The stock market crashes of 2001 and 2008-2009 caused many people to swear off buying stocks ever again. They also had the effect of destroying many people’s savings. In between, the mortgage and credit crises shook the faith of Americans in the cherished institution of home buying and ownership. Even today, several years later, the economy is affected. Gigantic government debt and the seeming reluctance of Congress to agree on anything have made people fear for the future. This is not, in short, a time when people want to make commitments—and buying a house is often the largest financial commitment a person will ever make.
There is also the element of “once burned, twice shy.” Many people feel that they were “had” by the various crises, whether they lost money in a home-buying transaction, had their stock portfolios gutted by the two recent crashes, or saw the yields on their bonds and savings plummet to a fraction of a percent. It’s not the sort of zeitgeist that makes people want to invest, or, more crucially, to assume the risk. Ten years ago, the nation was risk-approving (or perhaps, risk-ignoring). Now, it’s risk-averse. This is in part a good thing, as people are paying down debt and increasing savings for the first time in a decade or more, but it also slows down the economy. Transactions need to occur for both the brokerage profession and the economy in general to flourish. Unfortunately, many of those burned by the mortgage crisis and the resulting dive in home values blame their realtors as well as their lenders and “the man” in general.

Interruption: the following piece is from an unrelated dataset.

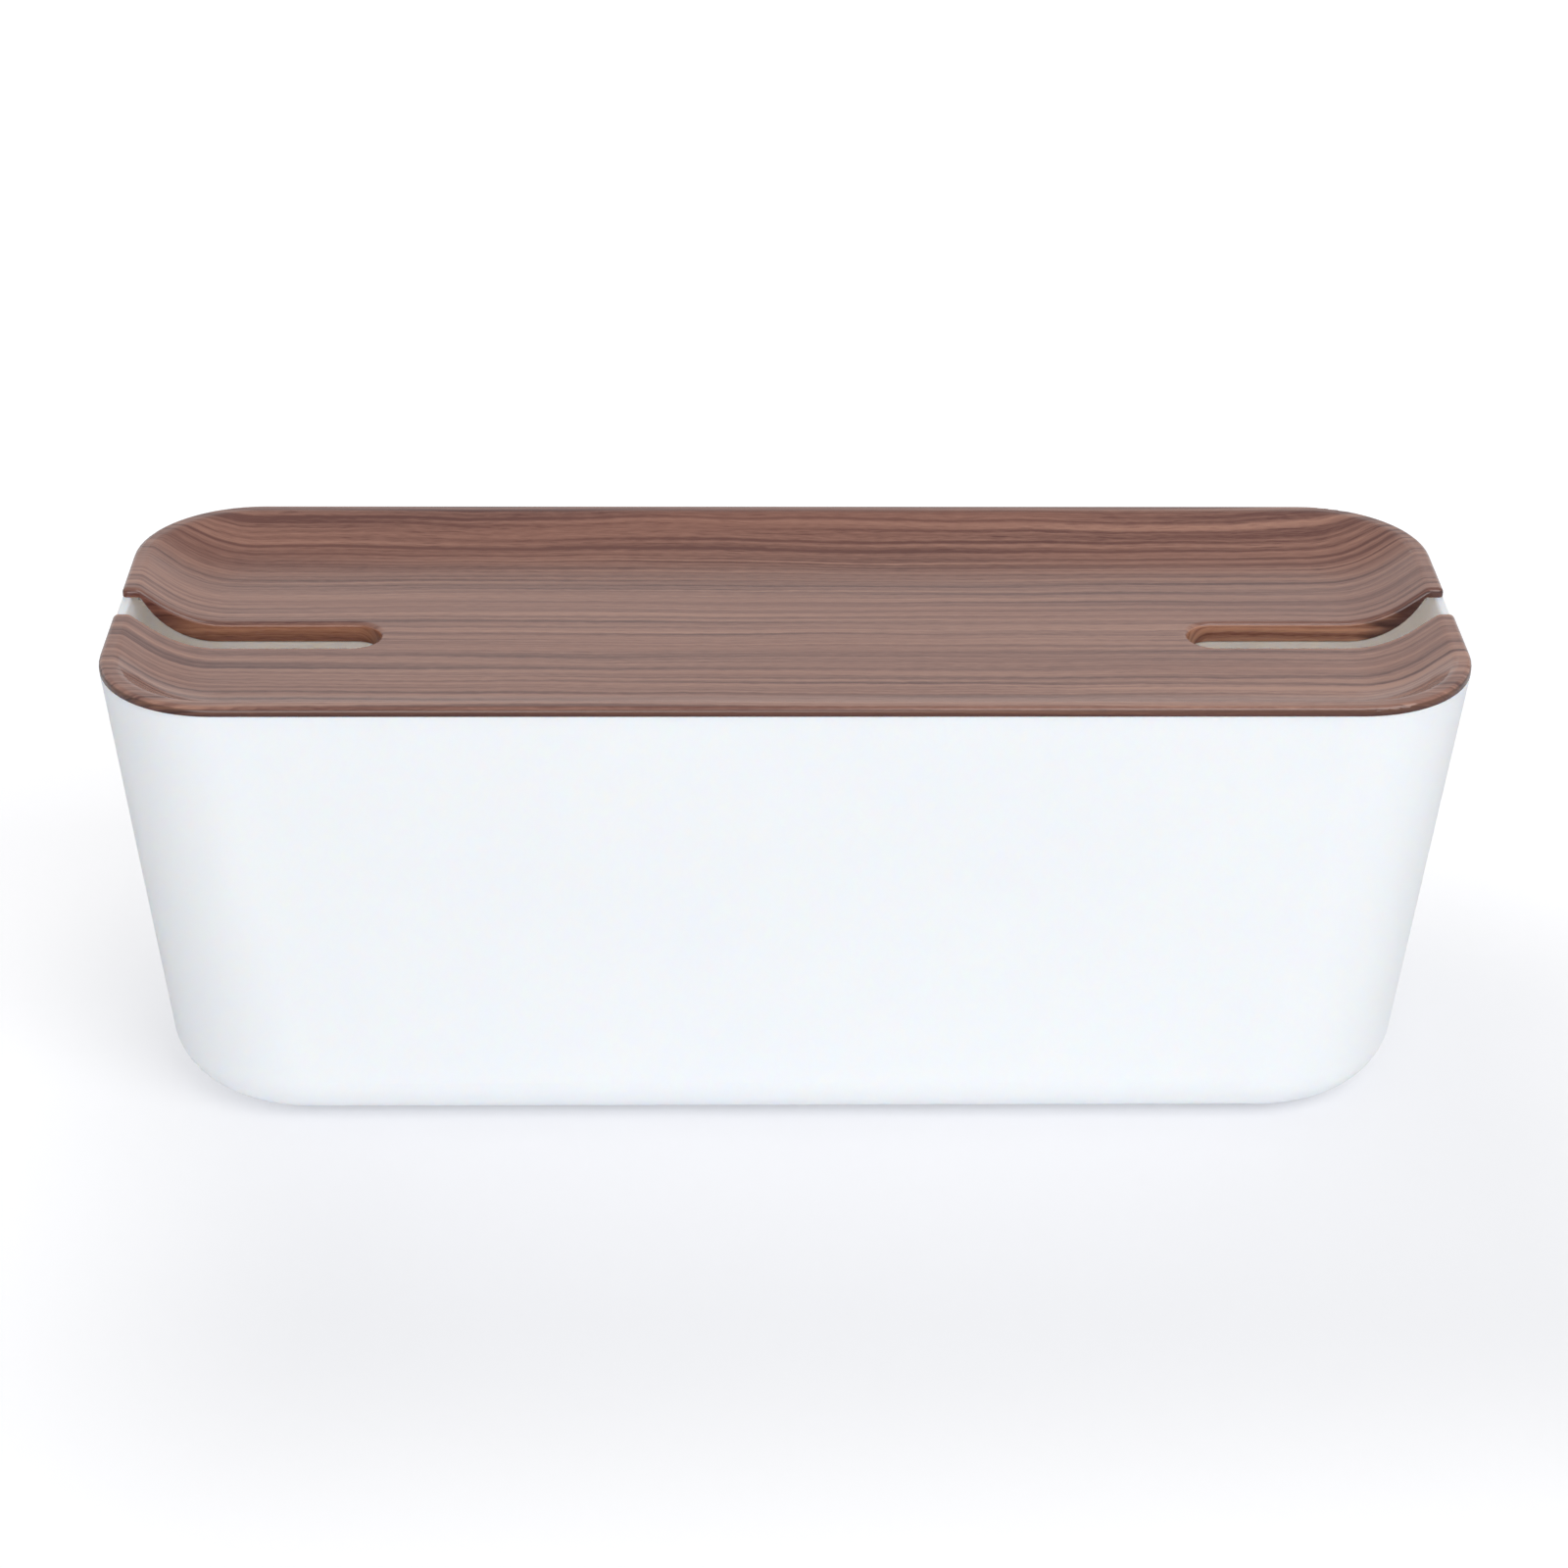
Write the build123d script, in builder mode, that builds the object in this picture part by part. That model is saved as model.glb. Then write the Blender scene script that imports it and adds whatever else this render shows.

In addition, whatever confidence U.S. investors and the general public may have regained has recently been shaken by the recent government shutdown, financial turmoil in Europe, and question arising from stubbornly persistent unemployment and the uncertainty over the effects of Obamacare. In a joint report, the Real Estate Research Corporation (RERC), Deloitte (one of the “Big Eight” accounting firms), and the National Association of Realtors noted the recent challenges to the economy and to the real estate brokerage industry, but were cautiously optimistic:
The outlook is for a continued slow recovery, with modest economic growth over the next few years and for slow job growth to continue. It is expected that once businesses get used to the new tax increases, that business spending (including hiring) may increase. In addition, it appears that the residential real estate market is finally starting to stabilize, and we may finally begin to see positive growth in this sector.
This optimism, if it exists at all in the general public, must certainly be fragile. It isn’t difficult to imagine the markets freaking out over any one of a number of possible events, such as Iran starting to shake its fist again or a European country going into default.
What, then, should real estate brokers do to restore confidence in the industry? For starters, ethical behavior is an absolute must. This includes not only behaving in a completely scrupulous manner towards all parties but also to engage in full disclosure. It must of necessity mean that if an agent perceives a transaction to be not in the best interests of a buyer or seller, that agent has a fiduciary and moral duty to advise the client. The brokerage industry absolutely must not adopt a condescending or superior attitude toward its clients. At no time should the message sent or implied be, “You need us more than we need you.” Like it or not, popular sentiment has lumped together banks, realtors, and government in assigning blame for the mortgage and credit crises. The primary job of the industry, then, is to regain people’s trust.
It’s now time to haul out the crystal ball. It seems that the U.S. economy and therefore the real estate market will continue to grow sluggishly, absent some major game-changing event (RERC, Deloitte, NAR). As mentioned at the beginning of this paper, there will always be a need for realtors with a penchant for real estate sales. However, the boom times of easy credit and instant qualifying will probably never come back. For one thing, the consequences of that time are seared into the public consciousness. People will be cautious for quite some time, and that caution will seep into the real estate market.
It is to be expected that the real estate brokerage industry will contract. Many brokers have retired or changed professions, and there has been only a relative trickle of new ones. In order to survive, many brokers will have to accept reduced commissions or share revenues. It can also be expected, due to both increased regulation and protraction of the mortgage lending process, that closings will take longer than they used to. Some markets will remain “hot,” but far more will remain cool or cold. In many markets that were hit hardest by the housing crisis, a decade or more’s worth of housing inventory remains. Banks continue to own far more foreclosed properties than they wish to, and the presence of those properties is a downward pull on prices in those areas.
Still, there is some reason for optimism. The economy is, in fact, improving. The national debt and the federal deficit are shrinking. It may well be that despite conservative rhetoric, Obamacare will turn out to be a boon for the economy. It might also be expected that our elected representatives, reacting to massive public disapproval at their recent antics, will learn to work with one another and actually get something done. This author’s opinion is in line with that of the “2013-Turn the Page” report, that a cautious optimism is warranted. People will still need to buy and sell real property, and the process, if anything, has become more involved and complicated, so there will be a continuing marketplace need for real estate professionals.
Consumer Financial Protection Bureau (CFPB). Consumerfinance.gov. “CPFB Consumer Laws and Regulations.” 2013. Web. 14 Nov 2013.
Real Estate Research Corporation (RERC), Deloitte, and National Association of Realtors (NAR). “Turn the Page.” 2013. Web. 14 Nov 2013.
Verick, Sher, and Iyanatul Islam. "The great recession of 2008-2009: causes, consequences and policy responses." (2010).